## Brief
Write out exactly the lines of the entries below from the one holding "const grapevine = new THREE.Group();" to the one holding "bpy.data.objects.remove(obj)", inclusive, and leave out all other lines.

## Given entries
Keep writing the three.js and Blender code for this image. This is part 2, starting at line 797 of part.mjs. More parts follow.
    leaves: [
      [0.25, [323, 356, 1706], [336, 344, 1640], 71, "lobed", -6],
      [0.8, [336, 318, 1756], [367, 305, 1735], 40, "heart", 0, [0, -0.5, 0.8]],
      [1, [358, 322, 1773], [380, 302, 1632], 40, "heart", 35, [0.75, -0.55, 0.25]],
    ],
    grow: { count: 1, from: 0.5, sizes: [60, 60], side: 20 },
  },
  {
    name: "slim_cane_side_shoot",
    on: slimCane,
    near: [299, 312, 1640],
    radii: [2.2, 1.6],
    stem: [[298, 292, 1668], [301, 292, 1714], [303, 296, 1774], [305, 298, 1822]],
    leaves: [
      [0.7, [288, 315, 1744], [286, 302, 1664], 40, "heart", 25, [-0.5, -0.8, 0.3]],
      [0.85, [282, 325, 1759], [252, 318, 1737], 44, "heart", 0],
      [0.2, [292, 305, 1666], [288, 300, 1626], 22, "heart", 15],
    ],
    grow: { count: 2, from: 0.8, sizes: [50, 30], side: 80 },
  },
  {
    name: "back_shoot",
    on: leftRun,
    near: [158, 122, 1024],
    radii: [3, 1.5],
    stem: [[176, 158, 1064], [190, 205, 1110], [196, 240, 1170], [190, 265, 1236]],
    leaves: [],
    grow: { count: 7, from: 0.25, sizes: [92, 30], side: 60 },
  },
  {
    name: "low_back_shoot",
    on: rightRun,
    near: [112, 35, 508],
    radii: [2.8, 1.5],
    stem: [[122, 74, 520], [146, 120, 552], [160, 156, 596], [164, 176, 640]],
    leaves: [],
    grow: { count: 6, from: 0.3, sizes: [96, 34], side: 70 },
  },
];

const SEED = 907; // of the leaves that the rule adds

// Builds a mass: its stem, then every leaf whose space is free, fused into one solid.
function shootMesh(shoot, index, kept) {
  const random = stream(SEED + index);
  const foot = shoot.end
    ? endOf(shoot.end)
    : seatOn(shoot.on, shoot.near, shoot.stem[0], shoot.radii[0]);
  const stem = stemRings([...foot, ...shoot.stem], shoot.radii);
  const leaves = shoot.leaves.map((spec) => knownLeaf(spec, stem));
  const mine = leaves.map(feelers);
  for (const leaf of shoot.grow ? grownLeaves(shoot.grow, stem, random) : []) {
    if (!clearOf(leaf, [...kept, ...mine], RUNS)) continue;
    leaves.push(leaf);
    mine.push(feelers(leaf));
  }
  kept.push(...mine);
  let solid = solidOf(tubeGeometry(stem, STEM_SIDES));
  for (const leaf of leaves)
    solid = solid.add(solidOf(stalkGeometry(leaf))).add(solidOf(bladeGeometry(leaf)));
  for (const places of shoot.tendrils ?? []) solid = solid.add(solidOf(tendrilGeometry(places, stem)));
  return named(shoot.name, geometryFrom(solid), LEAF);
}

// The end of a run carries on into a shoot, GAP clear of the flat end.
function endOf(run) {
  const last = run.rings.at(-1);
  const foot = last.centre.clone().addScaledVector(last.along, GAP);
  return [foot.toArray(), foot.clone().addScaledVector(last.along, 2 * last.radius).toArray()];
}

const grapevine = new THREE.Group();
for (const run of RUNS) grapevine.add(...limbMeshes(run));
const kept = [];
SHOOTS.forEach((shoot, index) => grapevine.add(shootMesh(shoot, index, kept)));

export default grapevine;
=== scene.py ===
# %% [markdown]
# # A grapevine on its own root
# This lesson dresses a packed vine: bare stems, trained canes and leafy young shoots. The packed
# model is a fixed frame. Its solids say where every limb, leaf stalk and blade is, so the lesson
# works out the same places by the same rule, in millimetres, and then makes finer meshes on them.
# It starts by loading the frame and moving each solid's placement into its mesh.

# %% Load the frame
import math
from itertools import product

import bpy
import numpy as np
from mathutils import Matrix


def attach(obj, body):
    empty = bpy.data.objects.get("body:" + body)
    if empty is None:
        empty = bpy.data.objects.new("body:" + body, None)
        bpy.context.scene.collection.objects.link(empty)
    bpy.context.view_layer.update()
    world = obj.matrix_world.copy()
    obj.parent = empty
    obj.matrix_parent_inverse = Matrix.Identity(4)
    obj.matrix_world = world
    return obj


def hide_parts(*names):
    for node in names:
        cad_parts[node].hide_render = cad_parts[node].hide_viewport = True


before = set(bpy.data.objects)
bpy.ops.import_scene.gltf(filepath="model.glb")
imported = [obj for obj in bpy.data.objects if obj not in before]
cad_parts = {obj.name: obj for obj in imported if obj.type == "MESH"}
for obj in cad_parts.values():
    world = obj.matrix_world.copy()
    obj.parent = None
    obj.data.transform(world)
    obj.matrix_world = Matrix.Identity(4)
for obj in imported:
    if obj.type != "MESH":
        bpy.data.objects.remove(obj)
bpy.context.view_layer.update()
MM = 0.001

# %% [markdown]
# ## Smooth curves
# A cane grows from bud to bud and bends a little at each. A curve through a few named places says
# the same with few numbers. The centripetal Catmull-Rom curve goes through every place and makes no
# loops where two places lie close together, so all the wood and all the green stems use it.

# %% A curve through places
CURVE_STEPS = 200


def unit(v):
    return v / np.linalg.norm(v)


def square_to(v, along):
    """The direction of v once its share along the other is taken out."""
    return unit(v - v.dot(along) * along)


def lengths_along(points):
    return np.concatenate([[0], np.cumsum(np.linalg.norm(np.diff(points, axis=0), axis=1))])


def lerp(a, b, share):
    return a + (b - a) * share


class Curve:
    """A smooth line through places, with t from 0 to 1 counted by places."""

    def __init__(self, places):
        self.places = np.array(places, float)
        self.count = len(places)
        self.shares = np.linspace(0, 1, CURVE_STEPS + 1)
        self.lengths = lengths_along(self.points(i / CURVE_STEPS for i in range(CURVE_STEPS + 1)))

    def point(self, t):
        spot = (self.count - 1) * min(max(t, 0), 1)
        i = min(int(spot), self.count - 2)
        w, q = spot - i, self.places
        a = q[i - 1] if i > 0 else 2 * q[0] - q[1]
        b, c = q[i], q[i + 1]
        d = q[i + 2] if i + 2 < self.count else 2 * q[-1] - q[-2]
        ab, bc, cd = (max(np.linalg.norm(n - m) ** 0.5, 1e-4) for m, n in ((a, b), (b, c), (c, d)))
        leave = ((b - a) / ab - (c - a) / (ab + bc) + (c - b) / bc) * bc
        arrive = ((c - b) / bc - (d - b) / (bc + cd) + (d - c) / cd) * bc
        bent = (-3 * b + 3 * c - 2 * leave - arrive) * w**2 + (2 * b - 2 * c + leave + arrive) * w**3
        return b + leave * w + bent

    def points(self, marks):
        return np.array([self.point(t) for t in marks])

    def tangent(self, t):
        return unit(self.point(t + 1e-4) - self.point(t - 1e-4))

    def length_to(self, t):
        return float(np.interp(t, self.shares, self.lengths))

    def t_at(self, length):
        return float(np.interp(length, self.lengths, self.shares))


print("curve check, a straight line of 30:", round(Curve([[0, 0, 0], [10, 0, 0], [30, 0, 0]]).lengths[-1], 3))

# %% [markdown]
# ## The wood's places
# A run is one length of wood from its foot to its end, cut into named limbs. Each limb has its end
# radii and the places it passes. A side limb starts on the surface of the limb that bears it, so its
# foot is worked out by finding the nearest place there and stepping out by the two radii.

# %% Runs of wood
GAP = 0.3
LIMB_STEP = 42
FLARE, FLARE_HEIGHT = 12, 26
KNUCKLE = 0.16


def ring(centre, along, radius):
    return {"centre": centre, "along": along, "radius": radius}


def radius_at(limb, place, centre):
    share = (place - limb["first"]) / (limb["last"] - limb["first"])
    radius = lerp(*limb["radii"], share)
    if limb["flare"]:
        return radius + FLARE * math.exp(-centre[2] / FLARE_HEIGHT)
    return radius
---
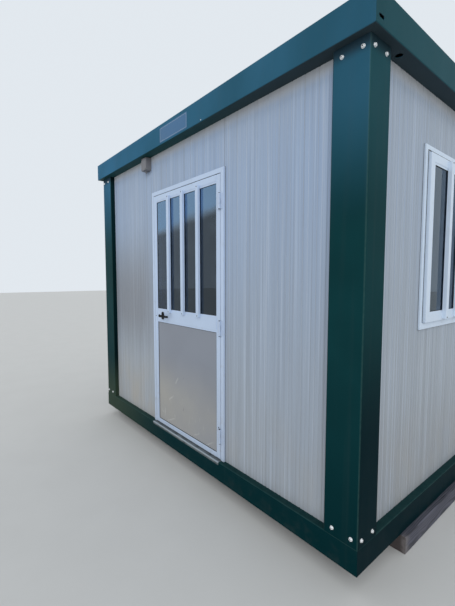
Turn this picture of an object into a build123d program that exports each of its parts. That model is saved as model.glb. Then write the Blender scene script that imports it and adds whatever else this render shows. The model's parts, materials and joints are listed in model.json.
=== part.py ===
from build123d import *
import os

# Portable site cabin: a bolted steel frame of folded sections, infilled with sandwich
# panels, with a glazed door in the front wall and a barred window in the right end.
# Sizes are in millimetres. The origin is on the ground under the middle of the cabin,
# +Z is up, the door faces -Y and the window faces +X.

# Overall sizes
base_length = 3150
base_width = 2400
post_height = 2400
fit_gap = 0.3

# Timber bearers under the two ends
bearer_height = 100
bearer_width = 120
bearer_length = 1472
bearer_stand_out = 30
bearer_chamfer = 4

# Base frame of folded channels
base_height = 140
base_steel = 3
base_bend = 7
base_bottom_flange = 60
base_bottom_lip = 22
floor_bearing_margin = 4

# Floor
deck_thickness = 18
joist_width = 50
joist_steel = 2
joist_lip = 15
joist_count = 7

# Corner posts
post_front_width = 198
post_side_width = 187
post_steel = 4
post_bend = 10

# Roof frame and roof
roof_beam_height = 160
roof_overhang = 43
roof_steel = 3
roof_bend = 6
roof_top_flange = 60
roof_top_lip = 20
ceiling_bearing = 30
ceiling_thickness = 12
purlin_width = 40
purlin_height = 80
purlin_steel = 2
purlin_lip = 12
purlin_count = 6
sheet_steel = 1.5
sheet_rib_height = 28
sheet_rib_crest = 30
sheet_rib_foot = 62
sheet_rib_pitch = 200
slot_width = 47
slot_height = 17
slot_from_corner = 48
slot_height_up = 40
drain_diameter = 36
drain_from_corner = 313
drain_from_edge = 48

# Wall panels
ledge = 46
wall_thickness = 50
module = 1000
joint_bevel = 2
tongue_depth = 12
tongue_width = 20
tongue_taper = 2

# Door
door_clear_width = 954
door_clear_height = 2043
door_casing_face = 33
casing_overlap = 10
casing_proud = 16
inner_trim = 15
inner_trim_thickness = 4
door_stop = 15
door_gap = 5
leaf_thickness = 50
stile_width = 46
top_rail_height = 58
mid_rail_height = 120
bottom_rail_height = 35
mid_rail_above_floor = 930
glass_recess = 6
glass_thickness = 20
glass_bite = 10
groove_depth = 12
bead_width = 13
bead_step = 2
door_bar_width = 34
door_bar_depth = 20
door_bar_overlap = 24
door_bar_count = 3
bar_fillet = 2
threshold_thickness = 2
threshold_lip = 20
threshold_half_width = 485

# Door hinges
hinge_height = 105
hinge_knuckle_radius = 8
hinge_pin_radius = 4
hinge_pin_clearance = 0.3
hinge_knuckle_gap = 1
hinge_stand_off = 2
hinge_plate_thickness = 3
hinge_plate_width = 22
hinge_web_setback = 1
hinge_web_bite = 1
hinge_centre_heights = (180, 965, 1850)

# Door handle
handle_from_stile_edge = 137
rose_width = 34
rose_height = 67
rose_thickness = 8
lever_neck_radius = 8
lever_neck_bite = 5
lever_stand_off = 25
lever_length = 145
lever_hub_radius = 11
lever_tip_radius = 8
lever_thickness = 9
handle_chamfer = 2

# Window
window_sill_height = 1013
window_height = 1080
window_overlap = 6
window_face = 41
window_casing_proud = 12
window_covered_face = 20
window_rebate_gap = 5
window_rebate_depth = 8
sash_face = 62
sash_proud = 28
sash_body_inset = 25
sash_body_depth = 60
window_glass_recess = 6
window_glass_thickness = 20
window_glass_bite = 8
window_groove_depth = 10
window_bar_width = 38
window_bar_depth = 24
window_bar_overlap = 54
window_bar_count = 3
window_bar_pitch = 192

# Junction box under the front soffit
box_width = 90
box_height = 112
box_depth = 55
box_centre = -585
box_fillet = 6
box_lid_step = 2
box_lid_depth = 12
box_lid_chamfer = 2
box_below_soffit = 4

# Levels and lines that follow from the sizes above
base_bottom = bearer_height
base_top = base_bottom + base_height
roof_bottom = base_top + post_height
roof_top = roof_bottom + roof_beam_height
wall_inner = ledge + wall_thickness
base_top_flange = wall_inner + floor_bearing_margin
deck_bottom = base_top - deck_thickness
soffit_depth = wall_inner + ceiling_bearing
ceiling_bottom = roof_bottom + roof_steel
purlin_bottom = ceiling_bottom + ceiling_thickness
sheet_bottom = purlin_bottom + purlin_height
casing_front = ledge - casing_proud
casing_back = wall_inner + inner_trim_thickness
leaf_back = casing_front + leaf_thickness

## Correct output
const grapevine = new THREE.Group();
for (const run of RUNS) grapevine.add(...limbMeshes(run));
const kept = [];
SHOOTS.forEach((shoot, index) => grapevine.add(shootMesh(shoot, index, kept)));

export default grapevine;
=== scene.py ===
# %% [markdown]
# # A grapevine on its own root
# This lesson dresses a packed vine: bare stems, trained canes and leafy young shoots. The packed
# model is a fixed frame. Its solids say where every limb, leaf stalk and blade is, so the lesson
# works out the same places by the same rule, in millimetres, and then makes finer meshes on them.
# It starts by loading the frame and moving each solid's placement into its mesh.

# %% Load the frame
import math
from itertools import product

import bpy
import numpy as np
from mathutils import Matrix


def attach(obj, body):
    empty = bpy.data.objects.get("body:" + body)
    if empty is None:
        empty = bpy.data.objects.new("body:" + body, None)
        bpy.context.scene.collection.objects.link(empty)
    bpy.context.view_layer.update()
    world = obj.matrix_world.copy()
    obj.parent = empty
    obj.matrix_parent_inverse = Matrix.Identity(4)
    obj.matrix_world = world
    return obj


def hide_parts(*names):
    for node in names:
        cad_parts[node].hide_render = cad_parts[node].hide_viewport = True


before = set(bpy.data.objects)
bpy.ops.import_scene.gltf(filepath="model.glb")
imported = [obj for obj in bpy.data.objects if obj not in before]
cad_parts = {obj.name: obj for obj in imported if obj.type == "MESH"}
for obj in cad_parts.values():
    world = obj.matrix_world.copy()
    obj.parent = None
    obj.data.transform(world)
    obj.matrix_world = Matrix.Identity(4)
for obj in imported:
    if obj.type != "MESH":
        bpy.data.objects.remove(obj)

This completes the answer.